··· RECORDED DATA

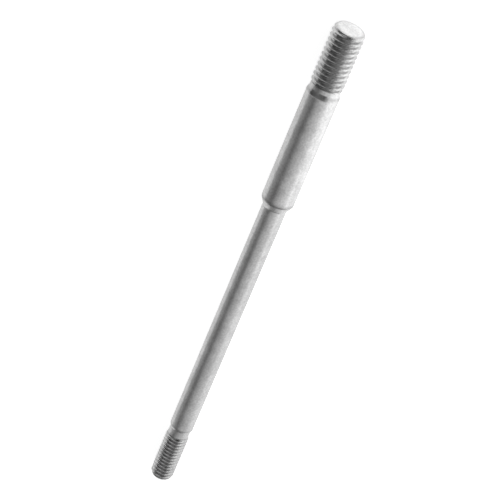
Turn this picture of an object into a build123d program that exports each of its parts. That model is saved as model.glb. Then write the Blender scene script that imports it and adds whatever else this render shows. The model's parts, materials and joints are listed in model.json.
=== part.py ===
from build123d import *
import math
import os

# Stepped double-ended stud bolt, turned from one steel bar: an M8 stud end, a thick
# shank, a bevelled step, a thin shank and an M6 nut end, all on one axis.
# Sizes are in millimetres. Lengths run along the axis, and depths and heights are
# radial. The threaded ends are cylinders at the thread's major diameter.

# M8 stud end: a dished face with a bevelled rim, a chamfer, the thread and its run-out,
# then a neck of bare blank
m8_diameter = 7.9
m8_thread_length = 14.5
m8_runout_length = 0.45
m8_neck_length = 0.85
m8_neck_depth = 0.29
m8_chamfer_length = 0.88
m8_chamfer_depth = 0.26
m8_chamfer_rounding = 1.0
m8_bevel_length = 0.72
m8_bevel_depth = 0.66
m8_bevel_rounding = 0.15
dish_rim_width = 0.43
dish_depth = 0.1

# Thick shank, which starts at the low lip that rolling the thread raised
thick_shank_diameter = 8.0
thick_shank_length = 30.3
lip_foot_length = 0.35
lip_foot_depth = 0.15
lip_length = 0.9
lip_height = 0.07
lip_edge_length = 0.1

# Bevelled step from the thick shank down to the thin one
step_length = 1.8
step_corner_rounding = 1.5
step_root_rounding = 0.6

# Thin shank, bevelled down to the neck of the M6 end
thin_shank_diameter = 6.0
thin_shank_length = 67.1
thin_shank_bevel_length = 0.7
thin_shank_bevel_rounding = 0.5

# M6 nut end: a neck of bare blank, the run-out and the thread, then a chamfer
m6_diameter = 5.9
m6_neck_depth = 0.29
m6_neck_length = 2.0
m6_neck_rounding = 0.3
m6_runout_length = 0.6
m6_thread_length = 13.3
m6_chamfer_length = 1.0
m6_chamfer_depth = 0.6
m6_chamfer_rounding = 0.5

# Stations along the axis, from the M8 end face at 0
m8_chamfer_end = m8_bevel_length + m8_chamfer_length
m8_neck_start = m8_thread_length + m8_runout_length
m8_neck_end = m8_neck_start + m8_neck_length
lip_foot = m8_neck_end + lip_foot_length
lip_top = lip_foot + lip_length
thick_shank_end = m8_neck_end + thick_shank_length
thin_shank_start = thick_shank_end + step_length
thin_shank_end = thin_shank_start + thin_shank_length
m6_neck_start = thin_shank_end + thin_shank_bevel_length
m6_neck_end = m6_neck_start + m6_neck_length
m6_thread_start = m6_neck_end + m6_runout_length
m6_end = m6_thread_start + m6_thread_length
m6_chamfer_start = m6_end - m6_chamfer_length


def outline_corners():
    """Each corner of the turned outline, as its radius, its station and the radius that rounds it."""
    m8_radius = m8_diameter / 2
    m8_bare_radius = m8_radius - m8_neck_depth
    m8_bevel_end_radius = m8_radius - m8_chamfer_depth
    m8_face_radius = m8_bevel_end_radius - m8_bevel_depth
    thick_radius = thick_shank_diameter / 2
    thin_radius = thin_shank_diameter / 2
    m6_radius = m6_diameter / 2
    m6_bare_radius = m6_radius - m6_neck_depth

    return [
        (m8_face_radius, 0, 0),
        (m8_bevel_end_radius, m8_bevel_length, m8_bevel_rounding),
        (m8_radius, m8_chamfer_end, m8_chamfer_rounding),
        (m8_radius, m8_thread_length, 0),
        (m8_bare_radius, m8_neck_start, 0),
        (m8_bare_radius, m8_neck_end, 0),
        (thick_radius - lip_foot_depth, lip_foot, 0),
        (thick_radius + lip_height, lip_top, 0),
        (thick_radius, lip_top + lip_edge_length, 0),
        (thick_radius, thick_shank_end, step_corner_rounding),
        (thin_radius, thin_shank_start, step_root_rounding),
        (thin_radius, thin_shank_end, thin_shank_bevel_rounding),
        (m6_bare_radius, m6_neck_start, m6_neck_rounding),
        (m6_bare_radius, m6_neck_end, m6_neck_rounding),
        (m6_radius, m6_thread_start, 0),
        (m6_radius, m6_chamfer_start, m6_chamfer_rounding),
        (m6_radius - m6_chamfer_depth, m6_end, 0),
    ]


def half_section():
    """The lengthwise section on one side of the axis, as (radius, station)."""
    corners = outline_corners()
    face_radius = corners[0][0]
    dish_rim = (face_radius - dish_rim_width, 0)
    dish = TangentArc((0, dish_depth), dish_rim, tangent=(1, 0))
    turned = FilletPolyline(
        dish_rim,
        *[(radius, station) for radius, station, _ in corners],
        (0, m6_end),
        radius=[rounding for _, _, rounding in corners],
    )
    axis_line = Line((0, m6_end), (0, dish_depth))
    return make_face(dish + turned + axis_line)


def turned_stud():
    """The stud standing on its M8 end, with its axis on Z."""
    return revolve(Plane.XZ * half_section(), Axis.Z)


def rest_tilt(weight_station):
    """Degrees between the axis and the ground, once the stud lies on two of its corners.

    They are the pair, one on each side of its weight, whose line is furthest out there:
    the end of the thick shank and the last full diameter of the M6 end.
    """
    corners = [(radius, station) for radius, station, _ in outline_corners()]
    pairs = [
        (back, front)
        for back in corners
        for front in corners
        if back[1] < weight_station < front[1]
    ]

    def fall(back, front):
        return (back[0] - front[0]) / (front[1] - back[1])

    def reach(pair):
        back, front = pair
        return back[0] - fall(back, front) * (weight_station - back[1])

    return math.degrees(math.atan(fall(*max(pairs, key=reach))))


def laid_to_rest(stud):
    """The stud lying on the ground, M8 end towards -X, with the origin under its middle."""
    lying = Rot(0, 90 + rest_tilt(stud.center().Z), 0) * stud
    box = lying.bounding_box()
    return Pos(-box.center().X, 0, -box.min.Z) * lying


stud_bolt = laid_to_rest(turned_stud())

os.makedirs("parts", exist_ok=True)
export_step(stud_bolt, "parts/stud_bolt.step")
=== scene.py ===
import bisect
import json
import math
from collections.abc import Callable
from dataclasses import dataclass

import bmesh
import bpy
from mathutils import Matrix, Vector


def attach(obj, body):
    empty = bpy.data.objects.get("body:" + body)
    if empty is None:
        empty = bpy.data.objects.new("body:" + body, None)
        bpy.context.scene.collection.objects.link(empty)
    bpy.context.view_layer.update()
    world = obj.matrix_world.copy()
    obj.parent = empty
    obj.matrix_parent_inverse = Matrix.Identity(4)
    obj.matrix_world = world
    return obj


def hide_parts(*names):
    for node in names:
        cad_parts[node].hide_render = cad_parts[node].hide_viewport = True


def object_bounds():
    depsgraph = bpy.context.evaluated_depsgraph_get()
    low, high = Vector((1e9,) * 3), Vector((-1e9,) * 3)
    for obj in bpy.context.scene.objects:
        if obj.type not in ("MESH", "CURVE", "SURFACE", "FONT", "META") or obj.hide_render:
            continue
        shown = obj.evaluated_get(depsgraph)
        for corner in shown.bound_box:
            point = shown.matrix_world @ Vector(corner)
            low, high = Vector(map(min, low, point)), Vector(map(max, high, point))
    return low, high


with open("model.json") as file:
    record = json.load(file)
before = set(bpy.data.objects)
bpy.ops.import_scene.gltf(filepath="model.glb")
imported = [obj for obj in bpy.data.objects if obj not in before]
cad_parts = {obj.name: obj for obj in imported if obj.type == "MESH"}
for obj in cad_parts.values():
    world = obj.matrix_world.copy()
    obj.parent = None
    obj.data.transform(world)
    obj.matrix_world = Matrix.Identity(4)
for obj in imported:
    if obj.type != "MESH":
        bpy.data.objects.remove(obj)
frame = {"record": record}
cad_lo, cad_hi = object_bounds()

# ------------------------------------------------------------ frame
# Stations are in millimetres along the stud's axis from its M8 end face, radii in millimetres,
# and angles about the axis run from the top towards the camera's left.
MM = 0.001

mounts = {m["name"]: m for m in frame["record"]["mounts"]}
m8_end, m6_end = mounts["m8_stud_end"], mounts["m6_nut_end"]
M8_RADIUS = m8_end["dims"]["r_mm"]
M6_RADIUS = m6_end["dims"]["r_mm"]
THICK_RADIUS = mounts["thick_shank"]["dims"]["r_mm"]
THIN_RADIUS = mounts["thin_shank"]["dims"]["r_mm"]

AXIS = (Vector(m6_end["pos_m"]) - Vector(m8_end["pos_m"])).normalized()
LEFT = Vector((0, -1, 0))
UP = LEFT.cross(AXIS)
M8_MOUNT_STATION = 8.122  # the middle of the M8 end's full diameter
M8_FACE = Vector(m8_end["pos_m"]) - AXIS * M8_MOUNT_STATION * MM


def place(x, r, angle):
    """The point at this station, this far from the axis, at this angle about it."""
    outward = UP * math.cos(angle) + LEFT * math.sin(angle)
    return M8_FACE + (AXIS * x + outward * r) * MM


# ------------------------------------------------------------ turned outline
LENGTH = 131.6
M8_NECK_RADIUS = 3.66
M6_NECK_RADIUS = 2.66
LIP_RADIUS = THICK_RADIUS + 0.07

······

> _REQUEST_
Starting at the line that contains "return Pos(-box.center().X, 0, -box.min.Z)", repeat each line exactly, and stop after the line that contains "cad_lo, cad_hi = object_bounds()".

> _SOLUTION_
    return Pos(-box.center().X, 0, -box.min.Z) * lying


stud_bolt = laid_to_rest(turned_stud())

os.makedirs("parts", exist_ok=True)
export_step(stud_bolt, "parts/stud_bolt.step")
=== scene.py ===
import bisect
import json
import math
from collections.abc import Callable
from dataclasses import dataclass

import bmesh
import bpy
from mathutils import Matrix, Vector


def attach(obj, body):
    empty = bpy.data.objects.get("body:" + body)
    if empty is None:
        empty = bpy.data.objects.new("body:" + body, None)
        bpy.context.scene.collection.objects.link(empty)
    bpy.context.view_layer.update()
    world = obj.matrix_world.copy()
    obj.parent = empty
    obj.matrix_parent_inverse = Matrix.Identity(4)
    obj.matrix_world = world
    return obj


def hide_parts(*names):
    for node in names:
        cad_parts[node].hide_render = cad_parts[node].hide_viewport = True


def object_bounds():
    depsgraph = bpy.context.evaluated_depsgraph_get()
    low, high = Vector((1e9,) * 3), Vector((-1e9,) * 3)
    for obj in bpy.context.scene.objects:
        if obj.type not in ("MESH", "CURVE", "SURFACE", "FONT", "META") or obj.hide_render:
            continue
        shown = obj.evaluated_get(depsgraph)
        for corner in shown.bound_box:
            point = shown.matrix_world @ Vector(corner)
            low, high = Vector(map(min, low, point)), Vector(map(max, high, point))
    return low, high


with open("model.json") as file:
    record = json.load(file)
before = set(bpy.data.objects)
bpy.ops.import_scene.gltf(filepath="model.glb")
imported = [obj for obj in bpy.data.objects if obj not in before]
cad_parts = {obj.name: obj for obj in imported if obj.type == "MESH"}
for obj in cad_parts.values():
    world = obj.matrix_world.copy()
    obj.parent = None
    obj.data.transform(world)
    obj.matrix_world = Matrix.Identity(4)
for obj in imported:
    if obj.type != "MESH":
        bpy.data.objects.remove(obj)
frame = {"record": record}
cad_lo, cad_hi = object_bounds()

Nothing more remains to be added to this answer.